Toute réforme globale devra tenir compte de l’environnement international et reposer sur la triple nécessité de réduction des déficits, de la préférence pour la production sur la consommation, et de la compétitivité fiscale, tout en n’omettant pas l’équité voulue par nos compatriotes.
La volonté de réduire le déficit devra nécessairement s’appuyer sur les impôts pédagogiques que sont la CSG, la TVA et la préférence de la production devra imaginer un transfert de la protection sociale d’une base salaire vers une assise consommation.

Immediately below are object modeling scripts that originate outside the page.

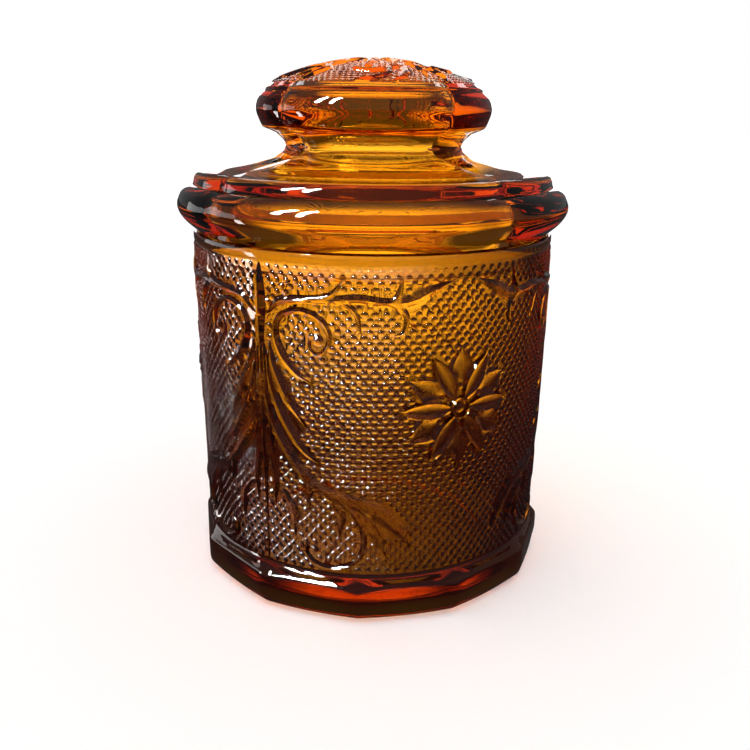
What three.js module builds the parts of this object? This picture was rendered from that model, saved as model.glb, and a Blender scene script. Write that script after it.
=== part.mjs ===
// A lidded glass canister of the apothecary kind: a pressed-glass jar on a twelve-sided foot,
// a lift-off glass lid with a four-lobed rim and a hollow knob, and the soft ring that seals it.
// Millimetres, +Z up, origin at the middle of the foot's underside.
// Angles are measured round +Z from the front (-Y) towards +X.
import * as THREE from 'three';

// ---- Jar ---------------------------------------------------------------------------------
const jarHeight = 97.6;
const bodyRadius = 50.0;         // at the mouth
const bodyTaper = 1.0;           // how much narrower the body is above its foot
const wall = 4.5;
const floorThickness = 6.5;
const floorFillet = 6.0;         // round between the inner wall and the floor

const footSides = 12;
const footCornerAngle = -33.4;   // degrees, one of the foot's corners
const footProud = 3.1;           // corners stand this far outside the body
const footEdgeHeight = 10.2;     // height of the foot's upright faces
const footSlope = 2.4;           // rise of the sloping top of the foot
const footRound = 4.6;           // rounding of the foot's lower edge
const footRoundness = 0.6;       // share of the corners that the rounding takes off the rest ring
const restRingWidth = 11.0;      // flat ring that the jar stands on
const undersideHollow = 1.2;     // how far the middle of the underside is raised

const lipHeight = 2.3;           // thin ring round the mouth
const lipProud = 0.4;

// ---- Lid ---------------------------------------------------------------------------------
const seatGap = 0.3;             // between the lid and the jar's top
const rimLobes = 4;
const creaseAngle = 40;          // degrees, one of the creases between the lobes
const creaseWidth = 5.0;         // degrees
const creaseDepth = 1.3;
const rimOverhang = 4.4;         // the rim's bead stands this far outside the body
const rimBeadHeight = 10.9;
const rimUndercut = 1.2;         // from the seat up to the bead's lower edge
const stepRise = 3.7;            // small rounded step above the bead
const stepInset = 3.1;
const shoulderRise = 6.5;        // from the step up to the neck
const neckRadius = 24.5;
const knobOverhang = 8.0;        // the knob's bead stands this far outside the neck
const knobFlare = 4.2;           // from the neck up to the knob's lower corner
const knobBeadHeight = 10.9;
const knobCornerInset = 2.8;
const domeHeight = 7.7;

const lidWall = 6.0;
const plugWall = 3.5;            // ring under the lid that goes down into the jar
const plugDepth = 7.8;           // below the jar's top
const plugBead = 0.7;            // small bead that keeps the seal on the plug
const throatDraft = 1.5;         // how much the hollow narrows up into the knob
const knobRoof = 11.5;           // glass above the hollow

// ---- Seal --------------------------------------------------------------------------------
const fitGap = 0.3;              // between the seal and the glass on both sides
const sealWidth = 1.4;
const sealFinDepth = 0.6;
const sealFins = 3;

const segments = 60;             // steps round each turned piece
const degree = Math.PI / 180;

const amberGlass = new THREE.MeshStandardMaterial({ color: 0xb8640c, roughness: 0.08, metalness: 0 });
const lidGlass = new THREE.MeshStandardMaterial({ color: 0xc4701a, roughness: 0.08, metalness: 0 });
const clearSoftPlastic = new THREE.MeshStandardMaterial({ color: 0xd8d2c2, roughness: 0.45, metalness: 0 });

const point = (radius, height) => new THREE.Vector2(radius, height);

// A smooth stretch of outline through a few points.
function smooth(points, steps) {
  return new THREE.SplineCurve(points).getPoints(steps);
}

// A quarter of an ellipse between two points: it leaves the first along the radius or the height.
function quarterRound(from, to, leaves, steps) {
  const corner = leaves === 'radius' ? point(to.x, from.y) : point(from.x, to.y);
  const list = [];
  for (let i = 0; i <= steps; i++) {
    const turn = (i / steps) * (Math.PI / 2);
    const alongFirst = Math.sin(turn);
    const alongSecond = 1 - Math.cos(turn);
    list.push(point(
      from.x + (corner.x - from.x) * alongFirst + (to.x - corner.x) * alongSecond,
      from.y + (corner.y - from.y) * alongFirst + (to.y - corner.y) * alongSecond));
  }
  return list;
}

// A solid turned about +Z. The plan function gives the radius of each outline point at an angle.
function turned(outline, firstAngle, plan) {
  const geometry = new THREE.LatheGeometry(outline, segments);
  const position = geometry.getAttribute('position');
  for (let step = 0; step <= segments; step++) {
    const angle = firstAngle * degree + ((step % segments) * 2 * Math.PI) / segments;
    outline.forEach((p, row) => {
      const radius = plan(p, row, angle);
      position.setXYZ(step * outline.length + row, radius * Math.sin(angle), p.y, radius * Math.cos(angle));
    });
  }
  return geometry.rotateX(Math.PI / 2);
}

function namedMesh(name, geometry, material) {
  const mesh = new THREE.Mesh(geometry, material);
  mesh.name = name;
  return mesh;
}

// The jar: foot and body outside, tapered inside with a rounded floor. Only the foot is many-sided.
function jarBody() {
  const bodyRadiusBottom = bodyRadius - bodyTaper;
  const footTop = footEdgeHeight + footSlope;
  const footCorner = bodyRadiusBottom + footProud;
  const flatOuter = footCorner - footRound;
  const insideTop = bodyRadius - wall;
  const insideBottom = bodyRadiusBottom - wall;
  const outside = [
    point(0, undersideHollow),
    point(flatOuter - restRingWidth - undersideHollow, undersideHollow),
    point(flatOuter - restRingWidth, 0),
    ...quarterRound(point(flatOuter, 0), point(footCorner, footRound), 'radius', 4),
    point(footCorner, footEdgeHeight - 1.0),
    point(footCorner - 0.4, footEdgeHeight),
  ];
  const footRows = outside.length;
  outside.push(
    point(bodyRadiusBottom + 0.5, footTop - 0.2),
    point(bodyRadiusBottom, footTop + 0.3),
    point(bodyRadius, jarHeight - lipHeight - 0.4),
    point(bodyRadius + lipProud, jarHeight - lipHeight),
    point(bodyRadius + lipProud, jarHeight - 0.6),
    point(bodyRadius - 0.1, jarHeight));
  const inside = [
    point(insideTop + 0.5, jarHeight),
    point(insideTop, jarHeight - 0.6),
    ...quarterRound(point(insideBottom, floorThickness + floorFillet),
      point(insideBottom - floorFillet, floorThickness), 'height', 4),
    point(0, floorThickness),
  ];
  const side = 2 * Math.PI / footSides;
  const polygon = (angle, height) => {
    const fromCorner = (((angle - footCornerAngle * degree) % side) + side) % side;
    const inset = 1 - Math.cos(side / 2) / Math.cos(fromCorner - side / 2);
    const share = 1 - footRoundness * Math.max(0, 1 - height / footRound);
    return 1 - inset * share;
  };
  const firstFootRow = 3;
  return turned([...outside, ...inside], footCornerAngle, (p, row, angle) => (
    row >= firstFootRow && row < footRows ? p.x * polygon(angle, p.y) : p.x));
}

// The lid: plug and seat below, beaded rim, step, sweeping shoulder, neck and flared knob.
function lid() {
  const seat = jarHeight + seatGap;
  const plugOuter = bodyRadius - wall - 2 * fitGap - sealWidth;
  const plugInner = plugOuter - plugWall;
  const plugBottom = jarHeight - plugDepth;
  const beadLow = seat + rimUndercut;
  const beadTop = beadLow + rimBeadHeight;
  const beadRadius = bodyRadius + rimOverhang;
  const notchRadius = bodyRadius + 0.1;
  const stepTop = beadTop + stepRise;
  const stepRadius = notchRadius - stepInset;
  const neckHeight = stepTop + shoulderRise;
  const sweep = stepRadius - neckRadius;
  const knobRadius = neckRadius + knobOverhang;
  const knobLow = neckHeight + knobFlare;
  const knobTop = knobLow + knobBeadHeight;
  const cornerRadius = knobRadius - knobCornerInset;
  const top = knobTop + domeHeight;
  const below = [
    point(plugInner, plugBottom),
    point(plugOuter + plugBead - 0.2, plugBottom),
    point(plugOuter + plugBead, plugBottom + 0.6),
    point(plugOuter, plugBottom + 1.2),
    point(plugOuter, seat),
    point(bodyRadius - 0.2, seat),
  ];
  const outside = [
    point(bodyRadius + 0.8, beadLow),
    ...smooth([
      point(bodyRadius + 2.6, beadLow + 1.7),
      point(beadRadius - 0.3, beadLow + 0.36 * rimBeadHeight),
      point(beadRadius, beadLow + 0.55 * rimBeadHeight),
      point(beadRadius - 1.1, beadLow + 0.82 * rimBeadHeight),
      point(notchRadius + 1.0, beadTop - 0.3)], 7),
    point(notchRadius, beadTop),
    ...quarterRound(point(notchRadius - 0.3, beadTop + 0.9), point(stepRadius, stepTop), 'height', 4),
    ...smooth([
      point(neckRadius + 0.72 * sweep, stepTop + 0.22 * shoulderRise),
      point(neckRadius + 0.42 * sweep, stepTop + 0.42 * shoulderRise),
      point(neckRadius + 0.16 * sweep, stepTop + 0.62 * shoulderRise),
      point(neckRadius + 0.03 * sweep, stepTop + 0.82 * shoulderRise),
      point(neckRadius, neckHeight)], 8),
    point(neckRadius + 0.7, neckHeight + 0.35 * knobFlare),
    point(cornerRadius - 2.4, knobLow - 0.9),
    point(cornerRadius, knobLow),
    ...smooth([
      point(cornerRadius + 0.9, knobLow + 0.5),
      point(knobRadius - 0.4, knobLow + 0.3 * knobBeadHeight),
      point(knobRadius, knobLow + 0.52 * knobBeadHeight),
      point(knobRadius - 0.8, knobLow + 0.76 * knobBeadHeight),
      point(cornerRadius + 0.5, knobTop - 1.2)], 6),
    point(cornerRadius, knobTop),
  ];
  const dome = [
    point(cornerRadius - 1.6, knobTop + 0.3),
    ...[0.8, 0.6, 0.4, 0.2].map((share) => point(
      cornerRadius * share, knobTop + domeHeight * Math.cos(share * Math.PI / 2) ** 0.85)),
    point(0, top),
  ];
  const throatRadius = neckRadius - lidWall;
  const roof = top - knobRoof;
  const ceiling = stepTop - lidWall + 0.5;
  const hollow = [
    point(0, roof),
    ...quarterRound(point(throatRadius - throatDraft - 5.0, roof),
      point(throatRadius - throatDraft, roof - 4.0), 'radius', 3),
    point(throatRadius, neckHeight - 2.0),
    ...smooth([
      point(throatRadius + 0.8, ceiling + 4.2),
      point(throatRadius + 3.2, ceiling + 2.2),
      point(plugInner - 8.0, ceiling),
      point(plugInner - 2.2, ceiling - 2.2),
      point(plugInner - 0.4, ceiling - 5.2)], 8),
  ];
  const firstOuterRow = below.length;
  const lastOuterRow = below.length + outside.length;
  const lobe = 2 * Math.PI / rimLobes;
  const crease = (angle) => {
    const turns = (angle - creaseAngle * degree) / lobe;
    const away = (turns - Math.round(turns)) * lobe / (creaseWidth * degree);
    return creaseDepth * Math.exp(-away * away);
  };
  const outline = [...below, ...outside, ...dome, ...hollow, below[0]];
  return turned(outline, creaseAngle, (p, row, angle) => (
    row >= firstOuterRow && row < lastOuterRow ? p.x - crease(angle) : p.x));
}

// The seal: a soft ring round the lid's plug, with fins that brush the inside of the mouth.
function lidSeal() {
  const outer = bodyRadius - wall - fitGap;
  const inner = outer - sealWidth;
  const low = jarHeight - plugDepth + 1.2 + fitGap;
  const high = jarHeight - fitGap;
  const finStep = (high - low) / sealFins;
  const outline = [point(inner, low)];
  for (let fin = 0; fin < sealFins; fin++) {
    const foot = low + fin * finStep;
    outline.push(
      point(outer - sealFinDepth, foot),
      point(outer - sealFinDepth, foot + 0.45 * finStep),
      point(outer, foot + 0.7 * finStep),
      point(outer, foot + 0.85 * finStep));
  }
  outline.push(point(outer - sealFinDepth, high), point(inner, high), outline[0]);
  return turned(outline, 0, (p) => p.x);
}

const canister = new THREE.Group();
canister.add(namedMesh('jar_body', jarBody(), amberGlass));
canister.add(namedMesh('lid', lid(), lidGlass));
canister.add(namedMesh('lid_seal', lidSeal(), clearSoftPlastic));

export default canister;
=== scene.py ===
import math

import bpy
import numpy as np
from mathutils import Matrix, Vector
from mathutils.geometry import delaunay_2d_cdt


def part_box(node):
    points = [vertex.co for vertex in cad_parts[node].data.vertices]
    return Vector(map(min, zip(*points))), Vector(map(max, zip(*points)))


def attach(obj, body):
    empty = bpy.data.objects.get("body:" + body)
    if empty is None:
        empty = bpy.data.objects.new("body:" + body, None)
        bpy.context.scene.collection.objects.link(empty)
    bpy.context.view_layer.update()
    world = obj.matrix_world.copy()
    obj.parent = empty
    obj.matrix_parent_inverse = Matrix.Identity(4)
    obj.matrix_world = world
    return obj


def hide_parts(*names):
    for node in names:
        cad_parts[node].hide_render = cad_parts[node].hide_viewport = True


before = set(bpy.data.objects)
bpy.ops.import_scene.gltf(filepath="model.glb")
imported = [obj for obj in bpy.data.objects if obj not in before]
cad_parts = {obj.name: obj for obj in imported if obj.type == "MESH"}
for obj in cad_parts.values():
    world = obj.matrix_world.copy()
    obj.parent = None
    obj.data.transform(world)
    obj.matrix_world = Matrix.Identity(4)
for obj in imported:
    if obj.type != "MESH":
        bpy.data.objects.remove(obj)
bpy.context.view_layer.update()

for thing in bpy.context.selected_objects:
    thing.select_set(False)


# ---- Jar ---------------------------------------------------------------------------------------
# One pressing of amber glass, about 4.5 mm thick, on a twelve-sided foot with a rounded lower edge.
# A three-part mould leaves its pattern three times round the wall: a sheaf with leaf scrolls over
# each mould seam and a twelve-petalled flower between, on a field of round beads.
#
# The pattern comes first. Half of it is laid out flat, 60 degrees wide, then mirrored and repeated.
# Flat sizes are millimetres, with x from the seam and y up the wall.
body_radius = 50.0
body_taper = 1.0
half_width = math.radians(60) * body_radius
seam_angle = math.radians(-33.4)
field_bottom = 13.4
field_top = 94.6
columns = 20
bead_pitch = half_width / columns
bead_rows = 55
bead_radius = 0.93
bead_height = 0.58
bead_clearance = 0.45
field_margin = 0.1
edge_margin = 0.05
snap = 0.02
border_fade = 0.5


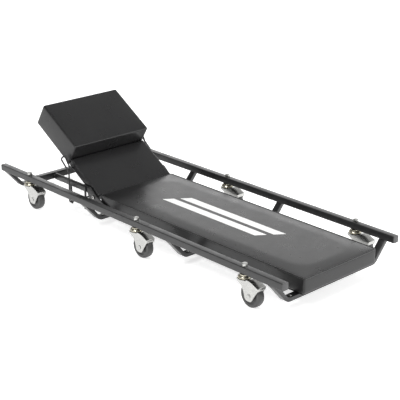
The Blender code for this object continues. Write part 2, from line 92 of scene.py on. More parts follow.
# Headrest, measured up its slope from the lower edge of its lying face
REST_TILT = math.radians(31.5)
REST_LOWER_EDGE = Vector((-0.2044, 0, 0.0805))
REST_BOARD_HALF, REST_BOARD_DEPTHS = 0.1355, (-0.0233, -0.0143)
BACK_PAD_SPAN, BACK_PAD_DEPTHS = (0.0, 0.148), (-0.0140, 0.0)
CUSHION_SPAN, CUSHION_DEPTHS, CUSHION_HALF = (0.149, 0.327), (-0.0140, 0.0488), 0.1365
PROP_PIVOT_ALONG, HINGE_ALONG = 0.130, 0.012
REST_MID_DEPTH = sum(REST_BOARD_DEPTHS) / 2
REST_BOARD_SPAN = (0.001, CUSHION_SPAN[1] - 0.003)
BOARD_ROUNDING = 0.0012

# Covers: the welt of the main pad, and the headrest's vinyl folded round and under its board
WELT_RADIUS, WELT_INSET, WELT_CORNER = 0.0019, 0.0012, 0.005
WRAP, WRAP_UNDER = 0.0012, 0.022

# Cloth: frames it is pumped up for, the depth held at the base, and the reach held at edges, in roundings
CLOTH_FRAMES, HELD_BASE, HELD_EDGE = 20, 0.002, 1.2

# White stripes printed on the pad: a thin film, cut into squares so that it follows the pad
PRINT_ALONG, PRINT_LENGTH, PRINT_STRIPE, PRINT_SPACE, PRINT_SLANT = 0.46, 0.36, 0.026, 0.014, 0.75
PRINT_CORNER, FILM_THICK, FILM_LIFT, FILM_SQUARE = 0.001, 0.00025, 0.4, 0.012

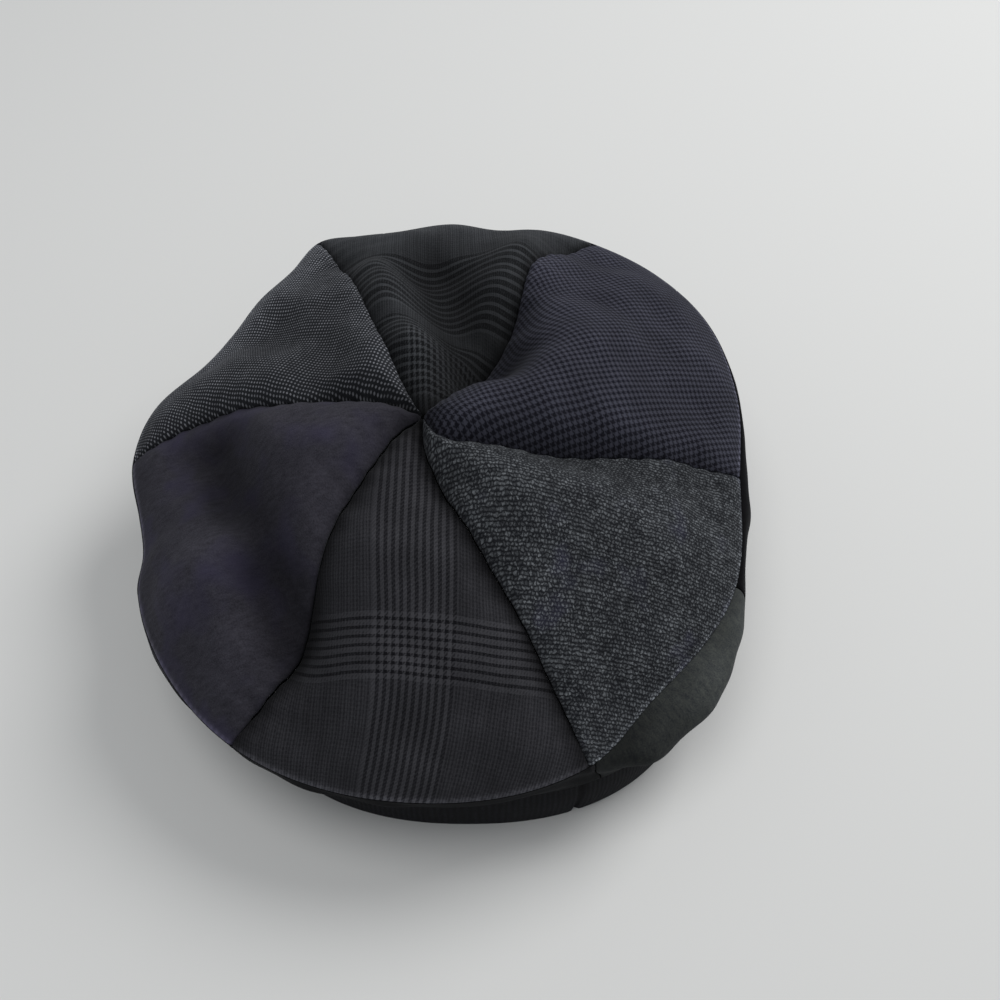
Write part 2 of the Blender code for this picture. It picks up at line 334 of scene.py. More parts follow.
def seam_edge(to_seam, roll_share, lap):
    """How far the cloth sags and turns down near one of its seams, and how painted shade and light change
    its tone.
    """
    over, under = max(lap, 0.0), max(-lap, 0.0)
    sag = nearness(to_seam, SEAM_DIP_WIDTH * roll_share)
    dip = SEAM_DIP * (1 - LAP_DIP * over + TUCK_DIP * under) * sag
    inside = np.clip(1 - to_seam / TURN_WIDTH, 0, 1)
    turn = TURN_DEPTH * (1 + LAP_TURN * over) * (1 - np.sqrt(1 - inside * inside))
    # painted shade and shadow near the seam, and painted light on a raised edge
    painted_near_seam = nearness(to_seam, SEAM_SHADE_WIDTH * roll_share)
    tone = 1 + painted_near_seam * (LAP_LIGHT * over - TUCK_SHADOW * under - SEAM_SHADE)
    return dip, turn, tone


def puckers(reach, to_nearest_seam):
    wander = PUCKER_WANDER * np.sin(reach / PUCKER_WANDER_LENGTH)
    beat = np.sin(2 * math.pi * reach / PUCKER_LENGTH + wander)
    return PUCKER_DEPTH * beat * np.exp(-to_nearest_seam / PUCKER_FADE)


for name, (corner, swings) in SEAMS.items():
    print(name, "seam leaves the hub at", corner + swings[0], "and ends at", corner, "degrees")

# %% [markdown]
# ## Painted light and wear
# Worn wool is never one tone, and shade and light are painted into it here as well. Ridges get
# painted light and valleys painted shade, and the hem, pulled tight over its stitches, shows as a
# thin pale line that is partly wear and partly a painted highlight on its roll. Along the back edge
# a painted glow stands for light from behind, and painted shade darkens the hub, where the seams
# bunch. This could be painted by hand. Here each point gets a number from the distances that shape
# it, and the materials read it, so the shape and its painted light always agree.

# %% Painted light and wear
# painted light on the ridges of the folds and painted shade in their valleys
FOLD_LIGHT_LIFT = 0.0220  # the rise of a fold that would double the tone
FOLD_LIGHT_LOW, FOLD_LIGHT_HIGH = 0.48, 1.20
# a thin pale line on the hem, beaded by its stitches: partly wear, partly a painted highlight on its rolled
# edge
HEM_HIGHLIGHT_AND_WEAR = 3.20
HEM_HIGHLIGHT_AND_WEAR_WIDTH = 0.0011
HEM_STITCH = 0.0032
STITCH_MEAN, STITCH_SWING = 0.7, 0.3
# painted light: a pale glow along the back edge stands for light from behind, over a stretch that lies
# BACKLIT_TURN_DEG round from the left and the right
BACKLIT_GLOW = 0.80
BACKLIT_GLOW_WIDTH = 0.0190
BACKLIT_TURN_DEG = 20  # the faded stretch is this far round from the left and the right
BACKLIT_START, BACKLIT_SPAN = 0.4, 0.4
# painted shade where the seams bunch at the hub
HUB_SHADE = 0.45
HUB_SHADE_WIDTH = 0.0110


def top_painted_light_and_wear(corner, share, reach, folds):
    """How pale the cloth is at each place from painted light, painted shade and wear, where one is its own
    tone.
    """
    to_hem = (1 - share) * CROWN_REACH
    back = ease((np.sin(np.radians(corner - BACKLIT_TURN_DEG)) - BACKLIT_START) / BACKLIT_SPAN)
    beat = np.sin(2 * math.pi * np.radians(corner) * CROWN_REACH / HEM_STITCH)
    # painted light on the ridges, painted shade in the folds
    tone = np.clip(1 + folds / FOLD_LIGHT_LIFT, FOLD_LIGHT_LOW, FOLD_LIGHT_HIGH)
    # the pale hem line, partly wear and partly a painted highlight
    tone = tone * (1 + HEM_HIGHLIGHT_AND_WEAR * (STITCH_MEAN + STITCH_SWING * beat) * nearness(to_hem, HEM_HIGHLIGHT_AND_WEAR_WIDTH))
    # painted glow along the back edge, for light from behind
    tone = tone * (1 + BACKLIT_GLOW * back * nearness(to_hem, BACKLIT_GLOW_WIDTH))
    # painted shade at the hub
    return tone * (1 - HUB_SHADE * nearness(reach, HUB_SHADE_WIDTH))


print("hem stitches are", HEM_STITCH, "m apart")

# %% [markdown]
# ## The top
# A place on the top is found from two shares: how far across its panel, and how far out from the
# hub. The dome, the panel's puff, the folds, the seams and the roll of the edge each add their
# own height, as each step of cutting, sewing and wearing does to a real cap. Sculpting could give
# the same look, but no later change of one size.

# %% The top
def core_way(points):
    """The way out through the cloth, away from a point deep below the hub."""
    core = np.array([HUB[0], HUB[1], -CROWN_HEIGHT * CORE_DEPTH_SHARE])
    return unit(points - core)


def crown_points(gore, across, share):
    """Places on the outer face of the top, their plan direction, and their painted light, painted shade and
    wear.
    """
    _, first_seam, last_seam, puff_share, roll_share, _, lap_first, lap_last = gore
    first, last = seam_directions(first_seam, last_seam, share)
    corner_first, corner_last = seam_directions(first_seam, last_seam, np.ones_like(share))
    direction = first + (last - first) * across
    corner = corner_first + (corner_last - corner_first) * across
    hem_reach, hem = widest_edge(corner)
    reach = hem_reach * share
    x = reach * np.cos(np.radians(direction))
    y = reach * np.sin(np.radians(direction))
    dome = hem + (CROWN_HEIGHT - hem) * (1 - share ** DOME_POWER)
    puff = PUFF * puff_share * np.sin(math.pi * across) * np.sin(math.pi * share ** PUFF_POWER)
    width = np.radians(last - first) * reach
    dip_first, turn_first, tone_first = seam_edge(across * width, roll_share, lap_first)
    dip_last, turn_last, tone_last = seam_edge((1 - across) * width, roll_share, lap_last)
    past_roll = np.clip((share - ROLL_START) / (1 - ROLL_START), 0, None)
    fade = 1 - ease(past_roll)
    sink = np.maximum(dip_first, dip_last) * fade + np.maximum(turn_first, turn_last)
    pucker = puckers(reach, np.minimum(across, 1 - across) * width) * fade
    folds = (fold_lift(x, y) + ripple(x, y)) * fade
    height = dome + puff + folds + pucker - sink - EDGE_ROLL * past_roll ** 2
    # painted light and shade of the folds, seams, hub and back edge, with the hem's wear and highlight
    painted_light_and_wear = top_painted_light_and_wear(corner, share, reach, folds) * tone_first * tone_last
    return stack(HUB[0] + x, HUB[1] + y, height), direction, painted_light_and_wear


middle = crown_points(GORES[0], np.array([0.5]), np.array([0.5]))[0][0]
print("middle of the houndstooth panel", middle.round(4))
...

Une fiscalité efficace doit aussi être équitable, c’est pourquoi l’impôt progressif ne devra être pas être confiscatoire, et que devra être préservé le maintien du quotient familial, et la prime à l’emploi, qui viennent corriger les effets d’une fiscalité de consommation pour les plus modestes.
Bien entendu, nous aurons aussi à nous interroger sur les limites de l’impôt progressif et plus généralement de la fiscalité réelle qui est opacifiée par un système de niches multiples qui obture de plus en plus l’imposition faciale, tout en surveillant le niveau des prélèvements qui « tangentent » déjà le supportable.
Pour terminer, je dirai qu’il nous appartiendra aussi d’en finir avec l’ISF qui constitue un véritable impôt sur le comportement, sans autre égal dans le monde moderne, pour ajuster notre fiscalité sur les flux qui correspond à l’approche des économies contemporaines.
Ce sera l’enjeu d’un débat national qui nous opposera aux concepts obsolètes de l’alourdissement de l’ISF, et d’un impôt sur le revenu ultra progressif, qui serait facteur de délocalisation, de non résorption des déficits sous couvert d’une égalité forcée et d’une justice fiscale contestable.
Mais, ce sera bien sûr le temps d’un autre rendez-vous.
Pour toutes les raisons que je viens d’évoquer, et en l’attente d’en débattre dans un autre contexte, le Groupe UMP estime que le texte proposé est une réponse calibrée aux circonstances, et correspond à une démarche courageuse, vertueuse et équitable, et il votera le projet de loi de finances rectificative.